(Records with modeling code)
(begin)

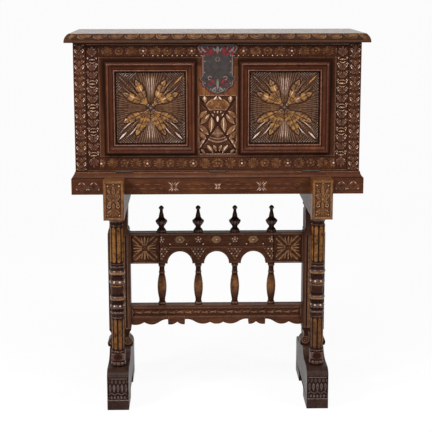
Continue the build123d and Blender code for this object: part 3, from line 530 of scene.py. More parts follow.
# The edge is a profile (inset, height) carried round three sides with mitres; foot is its lowest part. On the
# ovolo, half-round lunettes hang from the top: the distance from a lunette's centre sets a raised band and a
# lobe.
topBoard = {
    "lunettePitch": 55.0, "lunetteRadius": 25.0, "lunetteRise": 30.0, "ground": 0.3, "cut": 1.9,
    "plainEnd": 22.0, "edgeHeight": 6.0, "inset": 15.2, "swell": 3.0, "cell": 1.25, "mortiseGap": 1.0,
    "boltTravel": 8.0, "foot": ((1.2, 0.0), (0.3, 0.4), (0.0, 1.2), (0.0, 5.3), (0.5, 6.0))}


# along in mm from a joint between two lunettes, up from 0 at the foot of the ovolo to 1 at its top.
def lunettes(along, up, spec):
    pitch, radius, rise = spec["lunettePitch"], spec["lunetteRadius"], (1 - up) * spec["lunetteRise"]
    ring = np.hypot(repeatOffset(along, pitch, pitch / 2), rise * 1.12)
    corner = ridge(np.hypot(repeatOffset(along, pitch), (rise - 19) * 0.9), 4.4)
    return highest(ridge(ring - radius * 0.92, 3.2), 0.75 * smooth(0.84 * radius, 0.7 * radius, ring),
                   0.4 * corner, spec["ground"])


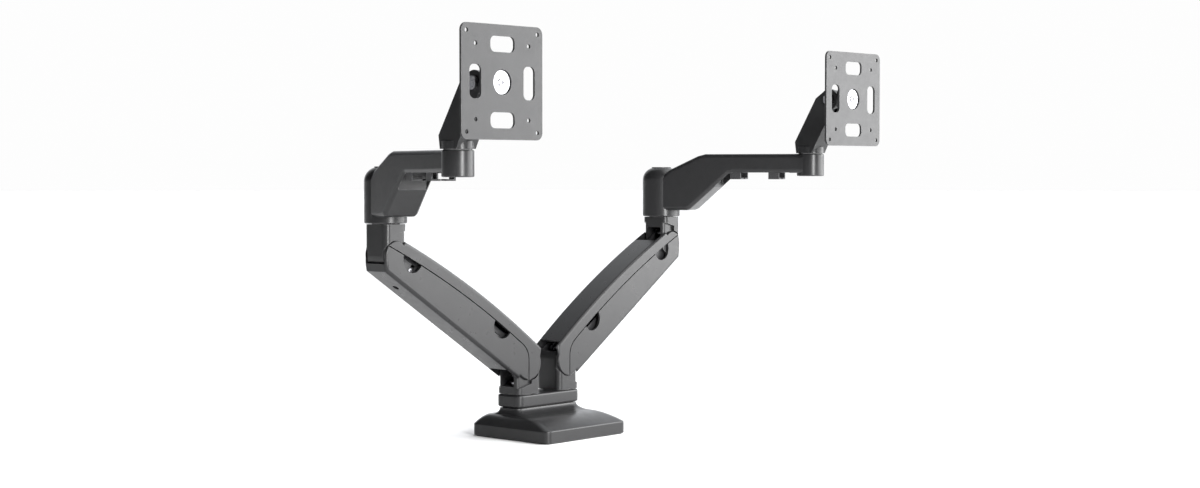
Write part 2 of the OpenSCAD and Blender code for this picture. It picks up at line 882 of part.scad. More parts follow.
gas_rod(1);  // right_gas_rod
tension_nut(1);  // right_tension_nut
tension_screw(1);  // right_tension_screw
spring_pin(1);  // right_spring_pin
elbow_block(1);  // right_elbow_block
elbow_pins(1);  // right_elbow_pins
elbow_shaft(1);  // right_elbow_shaft
elbow_washer(1);  // right_elbow_washer
extension_arm(1);  // right_extension_arm
cable_clips(1);  // right_cable_clips
hub_cap(1);  // right_hub_cap
head_washer(1);  // right_head_washer
head_bracket(1);  // right_head_bracket
tilt_bolt(1);  // right_tilt_bolt
tilt_block(1);  // right_tilt_block
screen_plate(1);  // right_screen_plate
plate_retainer(1);  // right_plate_retainer
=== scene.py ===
"""Looks of a dual gas-spring monitor arm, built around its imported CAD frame.

The visible shells are lofted and cut in millimetres, each in a frame worked out from the joints. Those of the
arms are made once, for the right side, and mirrored for the left. CAD nodes that stay get softened edges, and
every piece gets a procedural material.
"""

import json
import math
from math import cos, radians, sin, sqrt

import bmesh
import bpy
from mathutils import Matrix, Vector


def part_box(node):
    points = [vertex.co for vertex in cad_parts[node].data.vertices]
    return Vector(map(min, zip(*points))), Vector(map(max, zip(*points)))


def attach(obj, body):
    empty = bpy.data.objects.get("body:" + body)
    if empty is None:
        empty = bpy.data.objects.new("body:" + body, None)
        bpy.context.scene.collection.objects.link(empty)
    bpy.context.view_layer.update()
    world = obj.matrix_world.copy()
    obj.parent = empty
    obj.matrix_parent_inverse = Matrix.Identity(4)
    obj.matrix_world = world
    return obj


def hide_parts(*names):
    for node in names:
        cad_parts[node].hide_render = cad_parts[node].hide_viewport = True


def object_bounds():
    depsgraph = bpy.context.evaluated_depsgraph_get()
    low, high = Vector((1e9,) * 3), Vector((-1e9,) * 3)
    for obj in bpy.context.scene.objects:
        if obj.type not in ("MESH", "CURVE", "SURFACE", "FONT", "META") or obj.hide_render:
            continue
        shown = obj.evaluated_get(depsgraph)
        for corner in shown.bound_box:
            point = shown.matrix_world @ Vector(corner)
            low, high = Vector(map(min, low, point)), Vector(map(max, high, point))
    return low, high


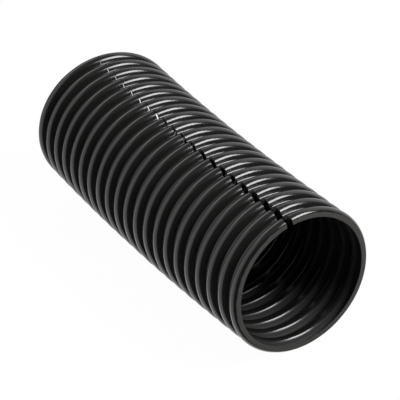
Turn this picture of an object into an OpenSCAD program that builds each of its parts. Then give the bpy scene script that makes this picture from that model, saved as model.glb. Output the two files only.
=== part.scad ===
// Split corrugated conduit: a short cut length of slit wiring tube.
// One moulded wall runs out over each crest and in under each valley, and one
// lengthwise slit lets wires be laid in from the side. The tube lies on the
// floor plane with its front end towards +X and its lasting bend level.

/* [Tube] */
// Outside diameter over the crests
crest_d = 43; // [42:0.1:46]
// Clear inside diameter through the valleys
bore_d = 37.7; // [36:0.1:38.4]
// Wall thickness
wall = 0.7; // [0.5:0.05:0.75]
// Number of crests in the cut length
crests = 21; // [5:2:31]

/* [Corrugation] */
// Distance from one crest to the next
pitch = 5.3; // [5.2:0.05:6.4]
// Width of a crest at its top, between the lines of its flanks
crest_w = 2.4; // [2.2:0.05:2.6]
// Lean of each flank away from square to the tube
flank_lean = 22; // [12:1:24]
// Rounding of the crest's shoulders
shoulder_r = 0.8; // [0.75:0.05:1]
// Rounding at the foot of each flank, in the valley
foot_r = 0.5; // [0.3:0.05:0.55]

/* [Ends] */
// Distance from the middle of the first crest to the cut front end
front_end = 1.5; // [1.45:0.05:1.8]

/* [Bend] */
// Radius of the lasting bend, to the middle of the tube
bend_r = 835; // [600:5:3000]

/* [Slit] */
// Gap between the cut faces at the front end
gap_front = 2.2; // [0.8:0.1:3.6]
// Gap between the cut faces at the back end
gap_back = 0.4; // [0.3:0.05:2]
// Turn of the slit away from the top at the back end, towards -Y
turn_back = 7; // [0:1:30]
// Turn of the slit away from the top at the front end, towards -Y
turn_front = 13; // [0:1:30]

/* [Hidden] */
$fn = 128;

crest_r = crest_d / 2;
bore_r = bore_d / 2;
valley_r = bore_r + wall;
// the front end is cut close to its crest and the back end in the middle of a valley
length = (crests - 0.5) * pitch + front_end;
// the wall measured along the tube, where it runs down a flank
flank_wall = wall / cos(flank_lean);
// how far a piece that is joined or cut away runs past the face it crosses
past = 0.35;
// steps of a rounding, and the last angle it reaches before it dips under its neighbour
round_steps = 3;
foot_end = 228;
// stretches of the slit, each a straight knife cut
slit_steps = 6;

function turned(s) = s / bend_r * 180 / PI;
function mid_x(s) = bend_r * sin(turned(s));
function mid_y(s) = bend_r * (1 - cos(turned(s)));
function lerp(a, b, t) = a + (b - a) * t;
function along(t) = lerp(-length / 2 - 2, length / 2 + 2, t);

// place of a crest along the middle line, counted from the front
function crest_at(i) = length / 2 - front_end - i * pitch;

// half the width of a crest at radius r, narrowed by inset
function flank(r, inset) = crest_w / 2 + (crest_r - r) * tan(flank_lean) - inset;

function rounding(middle, r, from, to) = [
    for (i = [0 : round_steps])
        let(a = lerp(from, to, i / round_steps)) middle + r * [sin(a), cos(a)]
];

// one side of a crest, from its foot under radius bottom to its top at radius top:
// [radius, place along the tube] points, ready to be turned
function side_points(top, bottom, inset, top_r, bottom_r) =
    let(
        top_middle = [top - top_r, flank(top - top_r, inset) - top_r / cos(flank_lean)],
        foot_middle = [bottom + bottom_r, flank(bottom + bottom_r, inset) + bottom_r / cos(flank_lean)],
        last = foot_middle + bottom_r * [sin(foot_end), cos(foot_end)],
        dip = last[0] - bottom + past
    )
    concat(
        [[bottom - past, last[1] + dip * tan(foot_end - 180)]],
        rounding(foot_middle, bottom_r, foot_end, 180 + flank_lean),
        rounding(top_middle, top_r, flank_lean, 90)
    );

outside = side_points(crest_r, valley_r, 0, shoulder_r, foot_r);
inside = side_points(crest_r - wall, bore_r, flank_wall, shoulder_r - wall, foot_r + wall);

function reversed(points) = [for (i = [len(points) - 1 : -1 : 0]) points[i]];
function flipped(points) = [for (p = points) [p[0], -p[1]]];

// what a straight cut at distance s from the crest's middle leaves of its side
function cut(side, s) = concat(
    [[lookup(s, [for (p = reversed(side)) [p[1], p[0]]]), s]],
    [for (p = side) if (p[1] < s) p]
);

// puts a piece made at the origin at distance s along the bent middle line
module at(s) translate([mid_x(s), mid_y(s), 0]) rotate([0, 0, turned(s)]) children();

// a solid disc with the outline of one crest, from its back side to its front side
module crest_disc(back, front) rotate([0, 90, 0]) rotate_extrude() polygon(concat(
    [[0, -back[0][1]]], flipped(back), reversed(front), [[0, front[0][1]]]
));

module rod(r, from, to) translate([from, 0, 0]) rotate([0, 90, 0]) cylinder(r = r, h = to - from);

// the valleys from the given one back, as rods. They stop short of each other inside
// the crests, so no two nearly equal cylinders meet.
module valleys(r, first, end_past) {
    reach = pitch / 2 - 0.15;
    for (i = [first : crests]) at(crest_at(i - 0.5)) rod(r, i == crests ? -end_past : -reach, reach);
}

// the tube as if it were solid, with its front end cut straight
module outer_form() {
    valleys(valley_r, 1, 0);
    at(crest_at(0)) crest_disc(outside, cut(outside, front_end));
    for (i = [1 : crests - 1]) at(crest_at(i)) crest_disc(outside, outside);
}

// the room inside it, running out past both ends
module inner_form() {
    valleys(bore_r, 0, 1);
    for (i = [0 : crests - 1]) at(crest_at(i)) crest_disc(inside, inside);
}

// the gap of the slit, seen square to the cut: it narrows and drifts from front to back
module slit() {
    turn = (turn_front + turn_back) / 2;
    drift = function (t) -crest_r * sin(lerp(turn_back, turn_front, t) - turn);
    edge = function (t, side) [
        mid_x(along(t)),
        mid_y(along(t)) * cos(turn) + drift(t) + side * lerp(gap_back, gap_front, t) / 2
    ];
    rotate([turn, 0, 0]) linear_extrude(height = crest_r + 2) polygon(concat(
        [for (i = [0 : slit_steps]) edge(i / slit_steps, -1)],
        [for (i = [slit_steps : -1 : 0]) edge(i / slit_steps, 1)]
    ));
}

module conduit() {
    sag = mid_y(crest_at(0));
    color("#1e1e1d") translate([0, -sag / 2, crest_r]) difference() {
        outer_form();
        inner_form();
        slit();
    }
}

conduit();
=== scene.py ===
import math

import bmesh
import bpy
from mathutils import Matrix, Vector, noise


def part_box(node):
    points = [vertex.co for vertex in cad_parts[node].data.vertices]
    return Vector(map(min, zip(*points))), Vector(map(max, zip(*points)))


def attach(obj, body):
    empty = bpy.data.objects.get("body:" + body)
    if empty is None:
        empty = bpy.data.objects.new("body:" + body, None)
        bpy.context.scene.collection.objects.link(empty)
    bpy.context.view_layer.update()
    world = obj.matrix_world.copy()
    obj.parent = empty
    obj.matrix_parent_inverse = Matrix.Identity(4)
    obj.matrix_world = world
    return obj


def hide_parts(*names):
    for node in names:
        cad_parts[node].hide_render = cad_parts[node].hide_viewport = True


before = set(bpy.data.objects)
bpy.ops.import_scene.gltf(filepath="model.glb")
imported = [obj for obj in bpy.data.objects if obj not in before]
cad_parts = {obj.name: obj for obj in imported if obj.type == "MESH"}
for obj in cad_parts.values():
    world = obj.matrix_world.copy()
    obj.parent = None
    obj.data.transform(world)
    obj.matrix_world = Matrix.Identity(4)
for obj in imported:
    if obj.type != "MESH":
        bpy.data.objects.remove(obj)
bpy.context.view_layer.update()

mm = 0.001

# the camera stands in front of the open end, a little above it; location in millimetres
view = {
    "location": (562.839, -325.843, 387.338),
    "azimuth": -30.2045,    # from +X towards +Y
    "elevation": 29.4993,
    "lens": 240.363,
}

# the tube in millimetres and degrees; its outside diameter comes from the frame
conduit = {
    "bore": 18.85,           # radius of the clear way through the valleys
    "wall": 0.7,
    "crests": 21,
    "pitch": 5.3,
    "crestWidth": 2.4,       # at the top, between the lines of the flanks
    "flankLean": 22.0,       # away from square
    "shoulder": 1.7,         # rounding of a crest's shoulders
    "foot": 0.5,             # rounding in the valley
    "innerShoulder": 1.0,
    "ridge": 1.2,            # rounding of the ridges inside
    "outerSegments": (4, 2), # of each rounding, at the shoulders and at the feet
    "innerSegments": (3, 3),
    "steps": 136,            # around the tube
    "frontEnd": 1.5,         # from the first crest to the cut
    "bend": 835.0,           # radius of the lasting bend
    "flattened": 0.45,       # how far the slit side lies in, and its turn from the top
    "flattenedAt": 10.65,
    "outOfRound": 0.05,      # and how closely that varies along and around
    "roundGrain": (0.11, 1.6),
    "waver": 0.05,           # uneven moulding of the crests, along the tube
    "waverGrain": (3.7, 4),
    "sharpFrom": 35.0,
}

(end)

- [WORK INSTRUCTIONS]
Output exactly the lines of the material above from the one containing "translate([0, -sag /" up to and including the one containing "imported = [obj".

- [ANSWER IN FULL]
    color("#1e1e1d") translate([0, -sag / 2, crest_r]) difference() {
        outer_form();
        inner_form();
        slit();
    }
}

conduit();
=== scene.py ===
import math

import bmesh
import bpy
from mathutils import Matrix, Vector, noise


def part_box(node):
    points = [vertex.co for vertex in cad_parts[node].data.vertices]
    return Vector(map(min, zip(*points))), Vector(map(max, zip(*points)))


def attach(obj, body):
    empty = bpy.data.objects.get("body:" + body)
    if empty is None:
        empty = bpy.data.objects.new("body:" + body, None)
        bpy.context.scene.collection.objects.link(empty)
    bpy.context.view_layer.update()
    world = obj.matrix_world.copy()
    obj.parent = empty
    obj.matrix_parent_inverse = Matrix.Identity(4)
    obj.matrix_world = world
    return obj


def hide_parts(*names):
    for node in names:
        cad_parts[node].hide_render = cad_parts[node].hide_viewport = True


before = set(bpy.data.objects)
bpy.ops.import_scene.gltf(filepath="model.glb")
imported = [obj for obj in bpy.data.objects if obj not in before]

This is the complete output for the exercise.